Uma narrativa sobre um amor absoluto que resiste a tudo, O novo livro de Djaimilia Pereira de Almeida

30 dezembro 2022 16:59

Desde que se estreou com “Esse Cabelo”, há sete anos, Djaimilia Pereira de Almeida (nascida em Luanda, 1982) já publicou 11 livros

nuno fox

Numa narrativa sobre um amor absoluto que resiste a tudo, Djaimilia Pereira de Almeida volta a esticar os limites da sua prosa, levando-nos para fora de pé

30 dezembro 2022 16:59

Vera e Albano amam-se há três décadas. Apaixonaram-se em “miúdos” e atravessaram a vida adulta como tantos outros casais, procurando não ceder ao tédio da rotina e às chicotadas da vida real. Os sonhos de se tornarem escritores evaporaram-se rapidamente, ela deixou o mestrado a meio, perdeu um bebé e a esperança de voltar a engravidar. Ele sofreu um esgotamento durante dois anos, perdeu vários empregos e talvez o foco. Conheceram a miséria, a fome, a pobreza.
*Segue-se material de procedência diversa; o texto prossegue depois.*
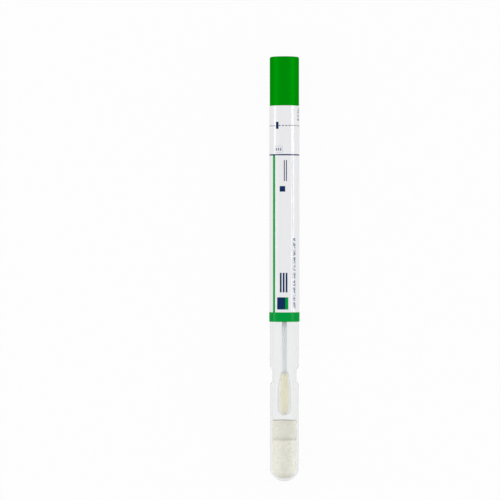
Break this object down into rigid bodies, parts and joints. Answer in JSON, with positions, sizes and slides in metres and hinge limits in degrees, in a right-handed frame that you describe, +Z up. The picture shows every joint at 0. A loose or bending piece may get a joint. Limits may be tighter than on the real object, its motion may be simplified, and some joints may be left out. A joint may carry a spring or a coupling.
{
  "type": "specimen swab tube",
  "caption": "Slim clear tube with a round base and a narrowed neck, soaked foam plugs, a wrap-round label, and a push-in cap that carries a fibre-tipped swab.",
  "frame": {"origin": "on the surface the tube lies on, under the middle of its length", "axes": "+Y along the tube towards the cap, +Z up, +X to the right when the cap is at the top of the view"},
  "size_m": [0.0124, 0.174, 0.0124],
  "materials": {
    "clear_plastic": "clear, faintly frosted moulding",
    "green_plastic": "smooth satin moulding",
    "stick_plastic": "smooth drawn plastic",
    "fibre": "wound fibre",
    "foam": "fine open-cell foam, soaked",
    "label_film": "coated label stock"
  },
  "bodies": {
    "tube_body": {"tube": "clear_plastic", "upper_foam": "foam", "lower_foam": "foam", "label": "label_film"},
    "swab_body": {"cap": "green_plastic", "shaft": "stick_plastic", "bud": "fibre", "seal_strip": "label_film"}
  },
  "joints": [
    {"name": "cap_pull", "type": "slide", "parent": "tube_body", "child": "swab_body", "axis": [0, 1, 0], "range_m": [0, 0.125]}
  ]
}
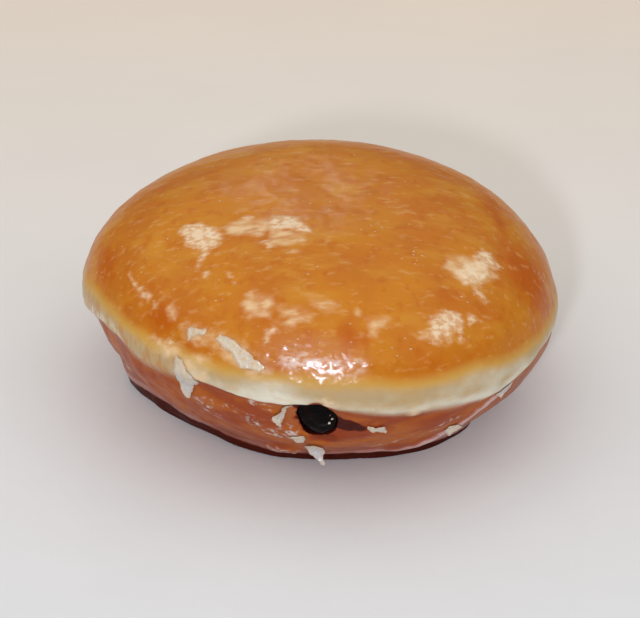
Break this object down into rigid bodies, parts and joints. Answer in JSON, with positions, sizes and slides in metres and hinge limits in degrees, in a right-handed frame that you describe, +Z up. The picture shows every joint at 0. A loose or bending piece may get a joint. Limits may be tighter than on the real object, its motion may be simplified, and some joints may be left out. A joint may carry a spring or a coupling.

Mas sobreviveram, seguindo juntos, remando com as mãos numa “jangada” que é o amor que desde sempre os uniu. Um desses amores absolutos, raríssimos, que funciona como “entidade única, feita de dois diferentes, nem homem nem mulher, mas ser não-binário, feito do que era homem e mulher um no outro, alimentado por dois corações tornados um só, siamesa criatura total em que a participação de um e do outro se dava como funcionam duas peças num mecanismo, ou, antes, como duas nuvens sopradas pelo mesmo vento”.

O que Djaimilia Pereira de Almeida nos apresenta em “Ferry” é um tremendo teste de resistência a este amor, confrontando-o com a mais devastadora das ameaças. No dia do 52º aniversário de Albano, a doença mental de Vera (quatro anos mais nova), que já se vinha insinuando, explode durante a festa familiar, por ela confundida com a celebração da formatura da filha, Mariana, a filha muito desejada mas que nunca chegou a existir. Se era verdade que “o mundo podia pender para um lado ou para o outro, avançar no sentido da ordem ou no sentido do caos”, neste momento resvala definitivamente para a desordem. Dentro de Vera, que uma médica diagnostica como tendo “demasiada imaginação”, surge outra Vera, uma parte de si que a nega e sabota, com a qual se consumirá numa guerra sem quartel. “Uma levanta-se para agarrar o dia pelos cornos”, enquanto a outra se põe “às suas cavalitas, como um peso morto, para a derrubar e acabar com ela”.